Spektral Quartet


Spektral Quartet is a string quartet based in Chicago comprising Clara Lyon, Maeve Feinberg, Doyle Armbrust and Russell Rolen. It is the ensemble-in-residence at the University of Chicago's Department of Music, where it has served since 2012.
The New York Times said of a 2016 performance of Beat Furrer's String Quartet No. 3 and Hans Thomalla's Bagatellen for string quartet, "The quartet proved that they have everything: a supreme technical command that seems to come easily a capacity to make complicated music clear..." Spectral Quartet says it "actively pursues a vivid conversation between exhilarating works of the traditional canon and those written this decade, this year, or this week."

History

The quartet is perhaps most widely known for its 2014 project Mobile Miniatures, in which 47 composers including Nico Muhly, David Lang, and Anna Thorvaldsdottir were commissioned to write ringtone-length pieces that were then recorded by Spektral Quartet and made available for download as ringtone, alarms, and text-message alerts on mobile devices.
The group recorded its debut album, Chambers, in 2013 in collaboration with composers Hans Thomalla, Marcos Balter, LJ White, Chris Fisher-Lochhead, and Ben Hjertmann. Also in 2013, the group released From This Point Forward, with bandoneon/accordion virtuoso Julien Labro and saxophone player Miguel Zenón. The band appeared on Swiss violin soloist Rachel Kolly d'Alba's 2015 record, Fin de siècle, performing Ernest Chausson’s Concerto for Violin, Piano, and String Quartet and is featured on albums from composers Augusta Read Thomas and Ryan Ingebritsen.
In 2016, the group released Serious Business, which was nominated for a 2017 Grammy Award. The album that explores humor in classical music through the compositional lenses of Josef Haydn, Sky Macklay, Chris Fisher-Lochhead, and David Reminick.

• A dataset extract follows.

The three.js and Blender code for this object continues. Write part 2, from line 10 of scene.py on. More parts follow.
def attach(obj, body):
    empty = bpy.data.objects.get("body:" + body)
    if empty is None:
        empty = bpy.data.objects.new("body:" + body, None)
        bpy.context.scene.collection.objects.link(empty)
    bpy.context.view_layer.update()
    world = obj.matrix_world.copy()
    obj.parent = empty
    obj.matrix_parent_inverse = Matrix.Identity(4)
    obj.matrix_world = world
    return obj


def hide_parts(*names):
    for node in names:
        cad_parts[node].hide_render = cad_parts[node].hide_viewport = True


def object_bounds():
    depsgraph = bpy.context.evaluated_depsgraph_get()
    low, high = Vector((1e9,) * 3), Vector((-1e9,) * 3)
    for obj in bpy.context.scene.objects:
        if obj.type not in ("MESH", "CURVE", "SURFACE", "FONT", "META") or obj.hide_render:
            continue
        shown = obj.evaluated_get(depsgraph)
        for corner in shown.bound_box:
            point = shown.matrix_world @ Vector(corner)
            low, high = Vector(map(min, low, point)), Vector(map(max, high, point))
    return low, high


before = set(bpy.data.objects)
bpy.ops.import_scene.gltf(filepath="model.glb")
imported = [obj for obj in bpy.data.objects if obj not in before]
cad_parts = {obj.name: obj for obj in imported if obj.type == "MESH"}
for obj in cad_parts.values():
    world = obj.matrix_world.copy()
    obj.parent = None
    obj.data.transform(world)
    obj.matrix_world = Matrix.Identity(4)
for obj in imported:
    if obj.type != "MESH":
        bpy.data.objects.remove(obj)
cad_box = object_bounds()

The Strad magazine said of the album, "these are superb performances, vivid and strongly felt, convincingly argued and full of rich, characterful detail." The Spektral Quartet created the Feldman Forward Initiative to help raise money for GirlForward, an organization that assist refugee girls who have resettled in Chicago, Illinois and in Austin, Texas, and challenged attendees at its Chicago premiere of Morton Feldman’s Quartet No. 2 on March 11th by promising for every man who stayed for the entirety of five-hours a donation in his name would be made.